PETRO Y TRUMP: HERMANOS EN LA GUERRA CONTRA EL MENSAJERO
Gustavo Petro y Donald Trump. El progresista colombiano y el magnate estadounidense. Uno habla de justicia social y cambio climático; el otro, de muros fronterizos y grandeza perdida. A simple vista, parecen tan parecidos como el café y el petróleo. Pero cuando se trata de la prensa, ambos beben del mismo brebaje: el del desprecio combativo y la deslegitimación sistemática.
Trump, con su ya legendario “fake news”, logró transformar una expresión de crítica legítima en un hechizo mágico que convierte cualquier investigación en conspiración.

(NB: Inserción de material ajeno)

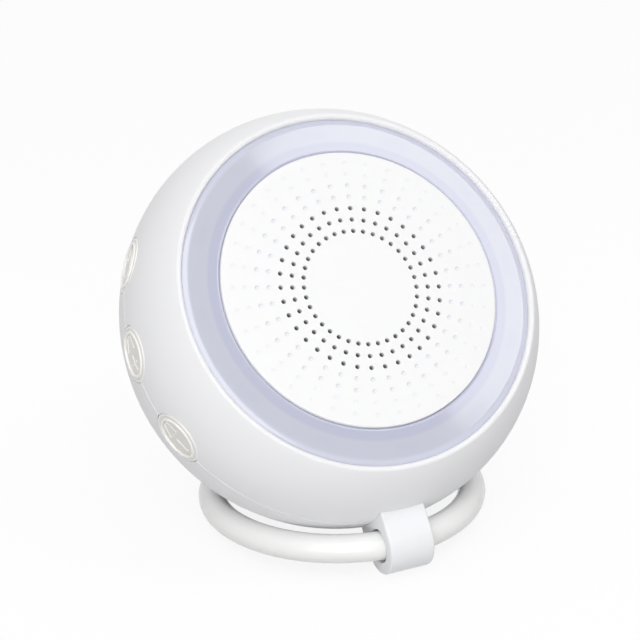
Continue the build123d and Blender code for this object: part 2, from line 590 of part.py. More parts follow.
for name, angle in BUTTONS.items():
    flange_foot = BUTTON_FLANGE_TOP - BUTTON_FLANGE_T
    with BuildPart() as button:
        with BuildSketch(spoke_section(angle)):
            with BuildLine():
                field = ThreePointArc((0, crown(0, FIELD_DROP)),
                                      (FIELD_R / 2, crown(FIELD_R / 2, FIELD_DROP)),
                                      (FIELD_R, crown(FIELD_R, FIELD_DROP)))
                shoulder_r = BUTTON_R - BUTTON_ROUND
                rounding = RadiusArc((shoulder_r, crown(shoulder_r)),
                                     (BUTTON_R, crown(shoulder_r) - BUTTON_ROUND), BUTTON_ROUND)
                Polyline(field @ 1, (BEAD_R[0], crown(BEAD_R[0])), (BEAD_R[1], crown(BEAD_R[1])),
                         (BEAD_R[1] + 0.1, crown(BEAD_R[1] + 0.1, BAND_DROP)),
                         (BUTTON_RIM_R[0], crown(BUTTON_RIM_R[0], BAND_DROP)),
                         (BUTTON_RIM_R[1], crown(BUTTON_RIM_R[1])), rounding @ 0)
                Polyline(rounding @ 1, (BUTTON_R, BUTTON_FLANGE_TOP), (BUTTON_FLANGE_R, BUTTON_FLANGE_TOP),
                         (BUTTON_FLANGE_R, flange_foot), (STEM_R, flange_foot), (STEM_R, STEM_FOOT),
                         (0, STEM_FOOT), field @ 0)
            make_face()
        revolve(axis=Axis(body_centre, turned(angle)))
    save(button, name)
    with BuildPart() as plunger:
        post(spoke(angle, PLUNGER_FOOT), PLUNGER_R, STEM_FOOT - PLUNGER_FOOT)
    save(plunger, name.replace("_button", "_plunger"))

# ================================================================ switches, their curved strips and carriers
for hand, (middle, buttons) in SIDES.items():
    with BuildPart() as switches:
        for angle in buttons.values():
            with BuildSketch(spoke(angle, SWITCH_BACK)):
                Rectangle(*SWITCH_SIZE)
            extrude(amount=SWITCH_FRONT - SWITCH_BACK)
            drill(spoke(angle, SWITCH_FRONT), PLUNGER_R + GAP,
                  PLUNGER_FOOT - BUTTON_TRAVEL - GAP - SWITCH_FRONT)
    save(switches, f"{hand}_switches")

    with BuildPart() as strip:
        with BuildSketch(spoke_section(middle - STRIP_SWEEP / 2)):
            with Locations((0, CARRIER_OUTER_R)):
                Rectangle(STRIP_H, STRIP_T, align=(Align.CENTER, Align.MIN))
        revolve(axis=face_axis, revolution_arc=STRIP_SWEEP)
        with BuildSketch(spoke_section(middle - TAIL_SWEEP / 2)):
            with Locations((BOARD_TOP, CARRIER_OUTER_R)):
                Rectangle(-BOARD_TOP, STRIP_T, align=(Align.MIN, Align.MIN))
        revolve(axis=face_axis, revolution_arc=TAIL_SWEEP)
    save(strip, f"{hand}_switch_strip")

    with BuildPart() as carrier:
        with BuildSketch(spoke_section(middle - COLUMN_ANGLE)):
            with Locations((0, CARRIER_OUTER_R - CARRIER_T)):
                Rectangle(CARRIER_H, CARRIER_T, align=(Align.CENTER, Align.MIN))
        revolve(axis=face_axis, revolution_arc=2 * COLUMN_ANGLE)
        for turn in (-COLUMN_ANGLE, COLUMN_ANGLE):
            place = spot(middle + turn, CARRIER_OUTER_R - CARRIER_T / 2, BOARD_TOP)
            post(place, COLUMN_R, CARRIER_H / 2 - BOARD_TOP)
            drill(place, PILOT_R, PILOT_DEPTH)
    save(carrier, f"{hand}_switch_carrier")

# ================================================================ main board and what is on it
with BuildPart() as main_board:
    with BuildSketch(seam.offset(BOARD_BOTTOM)):
        Circle(BOARD_R)
        with Locations((0, BOARD_LOW_EDGE)):
            Rectangle(2 * BOARD_R, BOARD_R, align=(Align.CENTER, Align.MAX), mode=Mode.SUBTRACT)
        for angle in SHELL_SCREW_ANGLES:
            with Locations((SHELL_SCREW_RING_R * cos(radians(angle)),
                            SHELL_SCREW_RING_R * sin(radians(angle)))):
                Circle(WELL_R + WELL_WALL + 0.3, mode=Mode.SUBTRACT)
        for angle, radius in BOARD_SCREWS:
            with Locations((radius * cos(radians(angle)), radius * sin(radians(angle)))):
                Circle(PILOT_R + GAP, mode=Mode.SUBTRACT)
        for middle in (0, 180):
            with PolarLocations(CARRIER_OUTER_R - CARRIER_T / 2, 2, start_angle=middle - COLUMN_ANGLE,
                                angular_range=4 * COLUMN_ANGLE):
                Circle(PILOT_R + GAP, mode=Mode.SUBTRACT)
    extrude(amount=BOARD_T)
save(main_board, "main_board")

with BuildPart() as board_components:
    for across, up, wide, high, tall in CHIPS:
        with BuildSketch(seam.offset(BOARD_TOP)):
            with Locations((across, up)):
                Rectangle(wide, high)
        extrude(amount=tall)
    with BuildSketch(seam.offset(BOARD_TOP)):
        with Locations(BATTERY_PLUG, SPEAKER_PLUG, LIGHT_PLUG):
            Rectangle(PLUG_SIZE[0], PLUG_SIZE[1])
    extrude(amount=PLUG_SIZE[2])
    with BuildSketch(seam.offset(BOARD_TOP)):
        with Locations(*CAPACITORS):
            Circle(CAPACITOR[0])
    extrude(amount=CAPACITOR[1])
save(board_components, "board_components")

with BuildPart() as usb_socket:
    with BuildSketch(spoke(90, SOCKET_MOUTH_R, PORT_CENTRE)):
        RectangleRounded(SOCKET[1], SOCKET[0], SOCKET[1] / 2 - 0.05)
    extrude(amount=-SOCKET[2])
    with BuildSketch(spoke(90, SOCKET_MOUTH_R, PORT_CENTRE)):
        RectangleRounded(SOCKET[1] - 2 * SOCKET_WALL, SOCKET[0] - 2 * SOCKET_WALL,
                         SOCKET[1] / 2 - SOCKET_WALL - 0.05)
        Rectangle(*SOCKET_TONGUE, mode=Mode.SUBTRACT)
    extrude(amount=SOCKET_BACK_T - SOCKET[2], mode=Mode.SUBTRACT)
save(usb_socket, "usb_socket")

# ================================================================ battery on its pad
with BuildPart() as battery:
    with BuildSketch(seam.offset(BATTERY_BACK)):
        with Locations((0, BATTERY_LOW)):
            Rectangle(BATTERY[0], BATTERY[1], align=(Align.CENTER, Align.MIN))
    extrude(amount=BATTERY[2])
    fillet(battery.edges().filter_by(Axis.X), BATTERY_FILLET)
save(battery, "battery")

with BuildPart() as battery_pad:
    with BuildSketch(seam.offset(BATTERY_BACK - PAD_T)):
        with Locations((0, BATTERY_LOW + 1)):
            Rectangle(BATTERY[0] - 4, BATTERY[1] - 2, align=(Align.CENTER, Align.MIN))
    extrude(amount=PAD_T)
save(battery_pad, "battery_pad")

# ================================================================ leads, each from its terminal to its plug
with BuildPart() as speaker_leads:
    plug_r = sqrt(SPEAKER_PLUG[0] ** 2 + SPEAKER_PLUG[1] ** 2)
    leads(spoke_section(SPEAKER_LEAD_ANGLE), [(tab_foot, plug_r), (4.5, plug_r), (0.5, plug_r + 2),
                                              (-3.0, plug_r), (PLUG_TOP, plug_r)], 2)
save(speaker_leads, "speaker_leads")

with BuildPart() as battery_leads:
    face = BATTERY_LOW + BATTERY[1]
    plug_up = BATTERY_PLUG[1]
    leads(side.offset(BATTERY_PLUG[0]), [(face, 4.0), (face + 5, 4.0), (face + 7.5, -1.0), (plug_up, -2.5),
                                         (plug_up, PLUG_TOP)], 2)
save(battery_leads, "battery_leads")

with BuildPart() as light_leads:
    plug_up = LIGHT_PLUG[1]
    leads(side, [(LIGHT_LEAD_R, FRAME_FLOOR), (LIGHT_LEAD_R, 4.0), (plug_up + 1.5, 0.0), (plug_up, -3.0),
                 (plug_up, PLUG_TOP)], 3)
save(light_leads, "light_leads")

# ================================================================ screws, one node for each kind
with BuildPart() as shell_screws:
    for angle in SHELL_SCREW_ANGLES:
        place = spot(angle, SHELL_SCREW_RING_R, WELL_TOP)
        screw(Plane(origin=place.origin, x_dir=place.x_dir, z_dir=-place.z_dir), SHELL_SCREW_LENGTH,
              SHELL_SCREW_HEAD_R)
save(shell_screws, "shell_screws")

with BuildPart() as frame_screws:
    for angle in FRAME_SCREW_ANGLES:
        place = spot(angle, FRAME_SCREWS_R, FRAME_BOTTOM)
        screw(Plane(origin=place.origin, x_dir=place.x_dir, z_dir=-place.z_dir), FRAME_SCREW_LENGTH)
save(frame_screws, "frame_screws")

with BuildPart() as board_screws:
    for angle, radius in BOARD_SCREWS:
        screw(spot(angle, radius, BOARD_TOP), BOARD_SCREW_LENGTH)
save(board_screws, "board_screws")

with BuildPart() as carrier_screws:
    for middle in (0, 180):
        for turn in (-COLUMN_ANGLE, COLUMN_ANGLE):
            place = spot(middle + turn, CARRIER_OUTER_R - CARRIER_T / 2, BOARD_BOTTOM)
            screw(Plane(origin=place.origin, x_dir=place.x_dir, z_dir=-place.z_dir), CARRIER_SCREW_LENGTH)
save(carrier_screws, "carrier_screws")

print(f"tilt {TILT:.3f} deg, lug drop {LUG_DROP:.3f}, body centre {body_centre}, cap radius {CAP_R:.3f}")
print("hinge of the ring at", tuple(round(value, 4) for value in lug_centre))
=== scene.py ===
"""Finishes and fine meshes of a travel white noise machine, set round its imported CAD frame.

Pieces are modelled in the body's own frame, in millimetres: +X to the right as seen from the front, +Y
away from the lug, +Z along the face axis, with the origin in the middle of the seam between the shells.
"""
from __future__ import annotations

import json
import logging
import math
from dataclasses import dataclass
from enum import Enum

import bmesh
import bpy
from mathutils import Matrix, Vector

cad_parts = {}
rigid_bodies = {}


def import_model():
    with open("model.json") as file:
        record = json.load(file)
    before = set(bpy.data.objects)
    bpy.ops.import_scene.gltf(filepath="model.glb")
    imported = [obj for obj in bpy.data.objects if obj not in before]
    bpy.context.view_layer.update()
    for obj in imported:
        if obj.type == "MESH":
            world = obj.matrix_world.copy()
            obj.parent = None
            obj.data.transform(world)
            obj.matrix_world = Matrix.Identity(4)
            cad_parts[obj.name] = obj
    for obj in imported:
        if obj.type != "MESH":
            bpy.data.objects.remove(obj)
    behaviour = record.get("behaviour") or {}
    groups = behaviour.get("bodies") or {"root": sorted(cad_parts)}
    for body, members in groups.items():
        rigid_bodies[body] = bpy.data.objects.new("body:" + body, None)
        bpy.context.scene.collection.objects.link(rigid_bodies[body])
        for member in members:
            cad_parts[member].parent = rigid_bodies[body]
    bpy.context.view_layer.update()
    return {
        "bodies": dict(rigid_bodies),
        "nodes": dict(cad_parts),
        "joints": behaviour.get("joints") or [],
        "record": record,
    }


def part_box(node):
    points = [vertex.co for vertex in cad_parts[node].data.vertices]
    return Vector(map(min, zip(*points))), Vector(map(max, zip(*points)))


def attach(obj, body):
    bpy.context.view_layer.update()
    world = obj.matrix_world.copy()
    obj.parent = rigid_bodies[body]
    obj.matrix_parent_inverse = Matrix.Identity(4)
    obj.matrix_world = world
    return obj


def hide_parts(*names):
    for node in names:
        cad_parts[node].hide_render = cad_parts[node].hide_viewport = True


log = logging.getLogger("sound_machine")

MM = 0.001  # metres
FULL_TURN = 2 * math.pi
FACE_HEIGHT = 18.3  # seam to speaker face, in millimetres
HOLES_PER_RING = 36
OPEN_RINGS = 3
FIRST_HOLE_RING = 12.25  # radius of the innermost ring of holes, in millimetres
HOLE_PITCH = 2.5  # distance from ring to ring of holes, in millimetres
# Attribute that marks the buttons' raised parts, which carry a painted highlight.
RAISED = "raised"
SIGN_SCALE = 1.22
Colour = tuple[float, float, float]


# ------------------------------------------------------------------ shader expressions
@dataclass
class Reading:
    """A number that varies over a surface, held as a shader socket.

    Args:
        bench: the material that the socket belongs to.
        socket: the output socket that carries the number.
    """

    bench: "Bench"
    socket: bpy.types.NodeSocket

    def _maths(self, operation: str, *values: "Reading | float") -> "Reading":
        """Add one Math node over the given values and return its result."""
        return self.bench.node("ShaderNodeMath", {"operation": operation}, dict(enumerate(values)))

    def __add__(self, other: "Reading | float") -> "Reading":
        """Sum of two readings."""
        return self._maths("ADD", self, other)

    __radd__ = __add__

    def __sub__(self, other: "Reading | float") -> "Reading":
        """This reading less another."""
        return self._maths("SUBTRACT", self, other)

    def __rsub__(self, other: float) -> "Reading":
        """A number less this reading."""
        return self._maths("SUBTRACT", other, self)

    def __mul__(self, other: "Reading | float") -> "Reading":
        """Product of two readings."""
        return self._maths("MULTIPLY", self, other)

    __rmul__ = __mul__

    def __truediv__(self, other: "Reading | float") -> "Reading":
        """This reading over another."""
        return self._maths("DIVIDE", self, other)

    def wave(self) -> "Reading":
        """Cosine of this reading, in radians."""
        return self._maths("COSINE", self)

    def size(self) -> "Reading":
        """Absolute value of this reading."""
        return self._maths("ABSOLUTE", self)

    def larger(self, other: "Reading | float") -> "Reading":
        """The larger of this reading and another."""
        return self._maths("MAXIMUM", self, other)

    def fraction(self) -> "Reading":
        """What is left of this reading above the whole number under it."""
        return self._maths("FRACT", self)

    def root(self) -> "Reading":
        """Square root of this reading."""
        return self._maths("SQRT", self)

    def reach(self, across: "Reading") -> "Reading":
        """Length of the direction (across, this reading)."""
        return (across * across + self * self).root()

    def bearing(self, across: "Reading") -> "Reading":
        """Angle of the direction (across, this reading), in radians."""
        return self._maths("ARCTAN2", self, across)

    def ramp(self, low: float, high: float) -> "Reading":
        """This reading mapped so that low gives 0 and high gives 1, held at both ends."""
        settings = {"interpolation_type": "SMOOTHSTEP"}
        return self.bench.node("ShaderNodeMapRange", settings, {0: self, 1: low, 2: high, 3: 0.0, 4: 1.0})


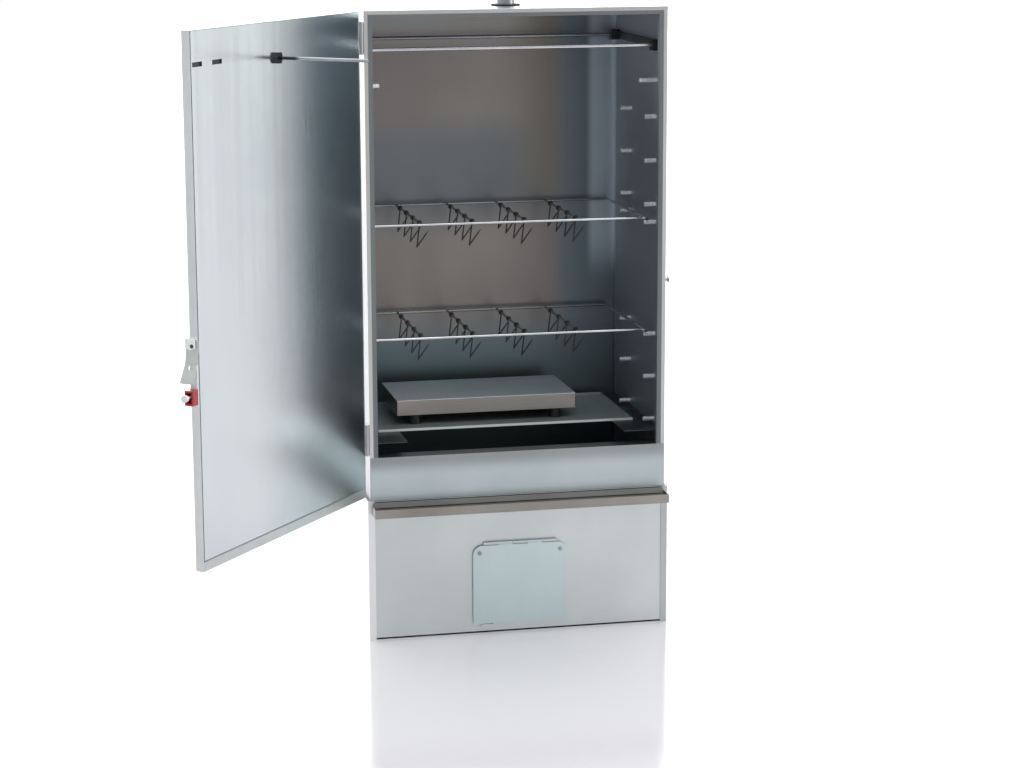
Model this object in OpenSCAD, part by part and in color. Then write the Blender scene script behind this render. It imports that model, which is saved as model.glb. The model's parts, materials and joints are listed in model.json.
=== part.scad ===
// Electric cabinet smoker: a sheet-metal chamber with a side-hinged door on a low base.
// Origin: on the ground, under the middle of the chamber's front. The front faces -Y.
// The door is drawn open, as it stands when the cabinet is loaded.

/* [Chamber] */
// Width of the chamber
body_w = 400; // [398:1:402]
// Depth of the chamber
body_d = 275; // [273:1:280]
// Height of the roof above the ground
body_h = 830; // [828:1:840]
// Thickness of the sheet metal
sheet = 1; // [0.8:0.1:1.2]
// Width of the front flange on each side wall
jamb_w = 11; // [9:1:12]

/* [Base] */
// Height of the base
base_h = 190; // [190:1:192]
// How far the base stands out past the chamber on each side
base_out = 4; // [3.5:0.5:5]
// Height of the top of the sill above the ground
sill_h = 248; // [244:1:250]
// Width of the flap in the base
flap_w = 128; // [120:2:136]

/* [Door] */
// Angle by which the door stands open
door_open = 127.5; // [100:0.1:150]
// Thickness of the door
door_t = 11; // [10.5:0.5:12]
// Height of the door's lower edge above the ground
door_low = 197; // [195:1:202]

/* [Racks] */
// Height of the upper rack
rack_high = 546; // [545:0.5:549]
// Height of the lower rack
rack_low = 394; // [393:0.5:396]
// Distance between two hook rods
rod_pitch = 71; // [66:1:72]

/* [Hidden] */

$fn = 48;
half_w = body_w / 2;
inner_w = half_w - sheet;
base_w = half_w + base_out;
run_gap = 0.06;            // radial gap of a pin that turns in its hole
wall_h = body_h - sheet - base_h;

// Support pins on the side walls
pin_r = 3;
pin_in = 15;
pin_shank_r = 1.6;
pin_step = 58.6;
pin_top = 682;
pin_front_y = 52;
pin_back_y = 178;
rack_r = 2;
rack_drop = rack_r + pin_r + 0.1;      // from a rack's rods down to the pins that carry it
long_pin = [45, 731, 25];              // depth, height and length of the pin nearest the roof
pin_heights = [pin_top, pin_top - pin_step, pin_top - 2 * pin_step, rack_high - rack_drop,
    rack_low - rack_drop, pin_top - 6 * pin_step, pin_top - 7 * pin_step - 0.6];

// Rods under the roof
rod_z = 778;
rod_r = 2.5;
rod_front_y = 33;
rod_back_y = 248;
block_x = 13;
block_half = 6.5;

// Chimney
chimney_y = 74;
chimney_r = 12;
chimney_top = body_h + 62;

// Floor of the chamber and the heater that stands on it
floor_z = 265;
ledge_in = 147;
plate_half = 176;
plate_y = [76, 254];
heater_x = -21;
heater_y = 171;
heater_size = [248, 128, 21];
foot_h = 13.5;
foot_r = 8;
lead_r = 3;
lead_bend = 10;
lead_z = floor_z + sheet + foot_h + 9;

// Base front, drip tray and flap
front_y = -2;              // outer face of the base's front panel
front_top = 170;
tray_z = 173;
tray_h = 11.5;
gutter_z = 180.5;          // floor of the tray's front gutter
tray_lip = 31;
flap_low = 14;
flap_h = 108;
flap_hinge_z = flap_low + flap_h + 2.6;
flap_hinge_y = -5;
flap_barrel_r = 2.2;
flap_pin_r = 1.1;
port = [104, 80];          // opening behind the flap
port_low = 26;
corner_r = 13;
catch_x = -53;             // left end of the lug under the flap's lower edge

// Controls on the back of the base
box_half = 75;
box_y = body_d + 3;
box_depth = 40;
box_z = [15, 175];
inlet = [45, 52];
knob_at = [-38, 118];
switch_at = [42, 118];
rocker_tilt = 7;

// Door, drawn closed and then swung open about its hinge
hinge_x = -half_w - 4;
hinge_y = -2;
hinge_r = 3.2;
hinge_pin_r = 1.8;
hinge_len = 40;
hinge_z = [775, 252];
door_back = -2;            // the door's inner face when it is closed
door_front = door_back - door_t;
thermo_x = 9;
thermo_z = 786;
stem_len = 125;

// Latch on the door's free edge
latch_y = -7.5;
latch_z = 468;
latch_x = half_w + 2;
lever_len = 44;
notch_at = 25;
stud_r = 2.5;
button_r = 1.6;
button_z = 409;

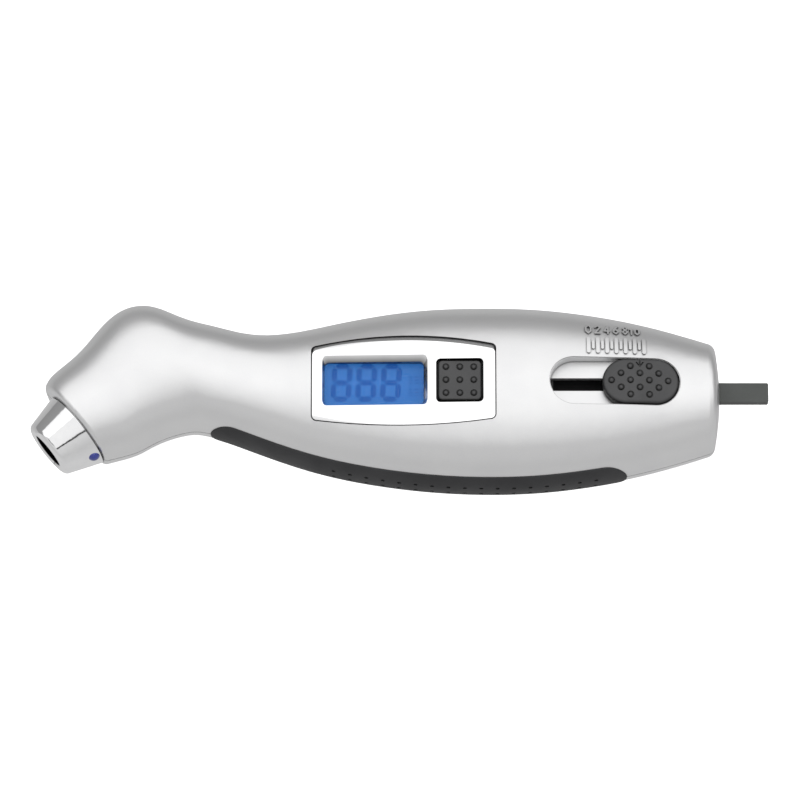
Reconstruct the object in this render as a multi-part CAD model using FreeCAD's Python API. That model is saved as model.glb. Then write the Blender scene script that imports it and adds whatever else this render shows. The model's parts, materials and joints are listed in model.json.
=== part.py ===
import FreeCAD, Part
import math
import os
from FreeCAD import Placement, Rotation, Vector

# Digital tire pressure gauge with a tread-depth probe, lying on its back.
# Millimetres. +X runs from the valve nozzle to the probe, +Y is the top edge, +Z the display side.
# Every height in this file is measured from the plane where the two shells part; the finished
# pieces are lifted by PARTING_HEIGHT, so the flat on the back lies in the plane z = 0.

PARTING_HEIGHT = 12.5
SEAM_GAP = 0.2

# Body cross-sections: turn about Z (degrees), centre x, centre y, half width, front depth, back depth
BODY_SECTIONS = [
    (40.0, -70.05, -6.35, 9.95, 9.7, 9.7),
    (33.0, -65.5, -2.2, 12.35, 10.3, 10.3),
    (27.0, -60.4, 2.0, 13.9, 10.7, 10.7),
    (22.0, -54.9, 6.0, 15.3, 11.0, 11.0),
    (18.0, -49.6, 6.9, 14.85, 11.1, 11.1),
    (12.0, -44.8, 5.5, 13.2, 11.1, 11.1),
    (5.0, -39.6, 4.05, 12.45, 11.0, 11.1),
    (0.0, -35.0, 2.7, 12.3, 11.0, 11.2),
    (0.0, -28.0, 1.05, 13.3, 11.5, 11.9),
    (0.0, -20.9, 0.3, 15.0, 12.1, 12.7),
    (0.0, -13.9, 0.1, 16.75, 12.6, 13.3),
    (0.0, -5.2, 0.1, 18.5, 13.1, 13.7),
    (0.0, 5.2, 0.1, 19.9, 13.4, 13.9),
    (0.0, 17.4, 0.0, 20.5, 13.5, 14.0),
    (0.0, 29.6, 0.0, 20.2, 13.3, 13.8),
    (0.0, 40.0, 0.0, 19.05, 12.8, 13.2),
    (0.0, 48.7, 0.0, 17.5, 12.3, 12.5),
    (0.0, 56.5, 0.0, 15.6, 11.6, 11.7),
    (0.0, 63.5, 0.0, 13.5, 11.0, 10.9),
    (0.0, 71.0, 0.0, 11.0, 10.3, 10.0),
]
FRONT_SQUARENESS = 0.62
BACK_SQUARENESS = 0.66
TAIL_X = 69.5
TAIL_DOME_RADIUS = 60.0
TAIL_EDGE_RADIUS = 2.1
RIM_EDGE_RADIUS = 0.9
RIM_DRAFT = 0.15

WALL = 2.0
BACK_CAVITY_DEPTH = 10.5
END_WALL = 2.8
HEAD_WALL = 3.0

# Features on the front are centred on this line
FEATURE_Y = 0.5

# Display bezel: it follows the body, with a flat face let into it that tilts up toward the probe end
BEZEL_LEFT, BEZEL_RIGHT = -18.9, 20.6
BEZEL_TOP = (8.5, 10.75, 8.6)
BEZEL_BOTTOM = (-7.85, -9.4, -8.0)
BEZEL_CORNER = 1.0
BEZEL_DEPTH = 2.55
BEZEL_FIT = 0.25
BEZEL_BEVEL, BEZEL_BEVEL_DEPTH = 1.0, 0.62
FACE_HEIGHT = 11.82
FACE_TILT = 2.2
WINDOW = (-16.75, 6.05, -4.85, 6.5)
WINDOW_CORNER = 1.0
WINDOW_BEVEL = (0.45, 0.9, 0.3, 1.25)
WINDOW_BEVEL_DEPTH = 1.0
COLLAR_WALL = 0.9
BUTTON_HOLE = (7.85, 18.1, -4.4, 5.55)

# Display stack, heights from the parting plane
BOARD_BOTTOM, BOARD_TOP = 2.0, 3.6
BACKLIGHT_TOP = 6.1
LCD_TOP = 7.9
LENS_BOTTOM, LENS_TOP = 8.5, 9.3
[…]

A cada dato incómodo, una descalificación; a cada medio independiente, la etiqueta de “enemigo del pueblo”. Como si la prensa libre fuera una plaga y no un pilar democrático.
Petro, por su parte, no se queda atrás en el arte de la sospecha retórica. Acusa a medios como Caracol y RCN de “estupidificar” al país, un verbo tan violento como creativo. A ciertas periodistas las ha tachado de “muñecas de la mafia”, metáfora con aroma a cine negro y misoginia tropical. Para él, los medios no son entidades independientes, sino voceros de “poderes oscuros”. La FLIP —que no es precisamente una oficina de propaganda del uribismo— ha advertido sobre el riesgo de que Petro convierta la crítica legítima en anatema.
Ambos líderes no solo enfrentan a la prensa: la convierten en villano narrativo. Una figura perfecta para movilizar a sus bases: el periodista como agente encubierto de la élite, traidor a la patria, instrumento del caos.
Twitter y compañía: la tribuna del emperador
Antes, los discursos se daban
desde balcones. Hoy, se lanzan desde el teclado. Trump gobernaba desde Twitter
con la furia de un César digital. Petro hace lo propio desde X, con menos
mayúsculas pero igual determinación. Ambos encontraron en las redes sociales la
manera perfecta de esquivar las preguntas difíciles y difundir su verdad sin
intermediarios, como si la realidad pudiera editarse con un filtro y un
hashtag.
Cuando el poder se siente
acorralado, el recurso favorito es el complot. Trump, tras perder las
elecciones, afirmó que todo fue un fraude. Que los medios eran cómplices. Que
la democracia estaba secuestrada… por los reporteros.
Petro también ha agitado el fantasma del “golpe blando”, esa fórmula elegante para nombrar lo que suena a sabotaje sin tanques. Según él, hay una alianza tácita entre élites económicas, medios de comunicación y ciertos sectores políticos para destituirlo no con armas, sino con titulares.
Ambos construyen una épica: no son simplemente presidentes criticados, sino profetas sitiados por un sistema corrupto. Y como en toda buena narrativa, necesitan un Judas. ¿Quién mejor que el periodista?
¿Y la democracia? Bien, gracias (aunque un poco golpeada)
El daño no es solo simbólico. La
hostilidad hacia la prensa termina empobreciendo el debate público. Cuando
cualquier crítica puede ser reducida a “fake news”, lo que muere no es solo la
credibilidad de un medio, sino la posibilidad de diálogo. Y sin diálogo, la
democracia se vuelve un eco de sí misma.
Reporteros Sin Fronteras lo ha notado: la libertad de prensa se erosiona. Estados Unidos ha descendido en sus rankings. Colombia, también. La desconfianza sembrada desde el poder germina en amenazas, en autocensura, en miedo.
Petro y Trump, cada uno a su estilo, han demostrado que el problema no es lo que se dice de ellos, sino que alguien se atreva a decirlo.
La paradoja es brutal. Uno promete justicia social; el otro, restaurar el orden. Uno viene de la guerrilla; el otro, del lujo inmobiliario. Pero ambos comparten una pulsión común: moldear la verdad a su imagen, destruir al portador de malas noticias, desacreditar al que pregunta lo que otros prefieren callar.